Market volatility has been a hot topic in the financial sector. The last few years have been turbulent for the world economy due to various variables, including inflation, U.S. economic expansion, and central bank policy.
The future of the U.S. dollar is shrouded in doubt, leaving many traders and investors unsure of what lies next. Hence, investors and traders around the world are keeping a careful eye on the U.S. dollar and its potential for market volatility as it is expected to play a significant role in determining the stability and growth of the global economy.

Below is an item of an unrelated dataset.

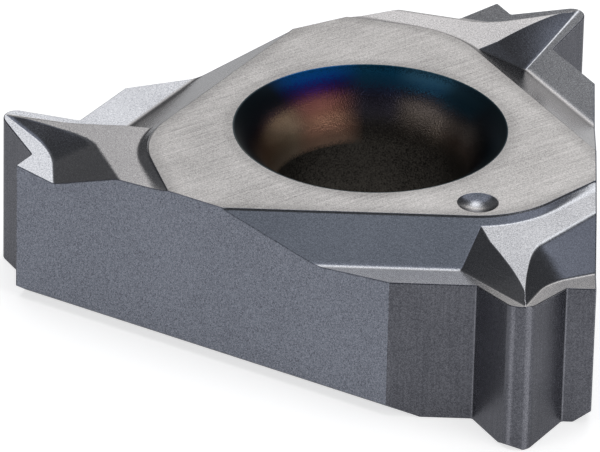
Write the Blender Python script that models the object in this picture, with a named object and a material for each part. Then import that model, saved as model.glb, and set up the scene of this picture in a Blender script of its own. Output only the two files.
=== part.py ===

The Current Outlook For U.S. Dollar In 2023
The U.S. dollar is the most liquid currency in the world, and since the U.S. economy and financial markets are so strong, it is widely used as a reserve currency by central banks worldwide. Regarded as a haven currency, its exchange rate moves inversely to the S&P 500 and in line with the VIX volatility index, significantly affecting the world economy.
A rise in fear may result in a huge upside that develops more quickly, while volatility may diminish and steadily drag the dollar. The U.S. dollar index increased by 1.4% on the DXY chart in May and closed at its highest level since late March, with the crucial support range of 100.82-101.29 holding firm. The 100-day Simple Moving Average is the area of instant barrier; if it is infringed, the downtrend may resume, or 105.88 may be exposed.
The Australian and New Zealand dollars had the worst performances while the EUR/USD shot up by 1.6%. The US CPI report showed persistent price pressures, which caused traders to overestimate the likelihood of a rate increase from the Federal Reserve soon, driving up Treasury yields and lowering their risk tolerance.
The Global Impact of the U.S. Dollar
The U.S. dollar's swings affect the global economy because of its dominance. Interest rates rise when the dollar's value increases, inhibiting economic growth and threatening financial stability. Since most commodities are priced in dollars, countries that import a lot of energy and food are subject to inflationary pressure when the dollar appreciates.
Emerging and developing nations are more susceptible to a strong dollar and run the danger of experiencing debt default and a loss of foreign investment. Businesses outside the U.S. with debt in dollars are subject to higher borrowing rates and have less room to grow.
Companies abroad report lower sales values in foreign currencies when converted back to dollars. Consumers outside the U.S. are also affected by the cost of living crisis as basic products become more expensive due to the strong dollar.
The U.S. currency will likely be strong if the U.S. economy expands steadily and the Federal Reserve keeps its gradual tapering of bond purchases and interest rate hikes. However, if the U.S. economy slows, the Federal Reserve may be forced to adopt a more accommodative monetary policy to boost growth.
The approach might entail lowering interest rates and resuming its bond-buying initiative. In this case, the market can interpret the Fed's actions as a show of weakness. Therefore, the U.S. dollar will decline relative to other major currencies.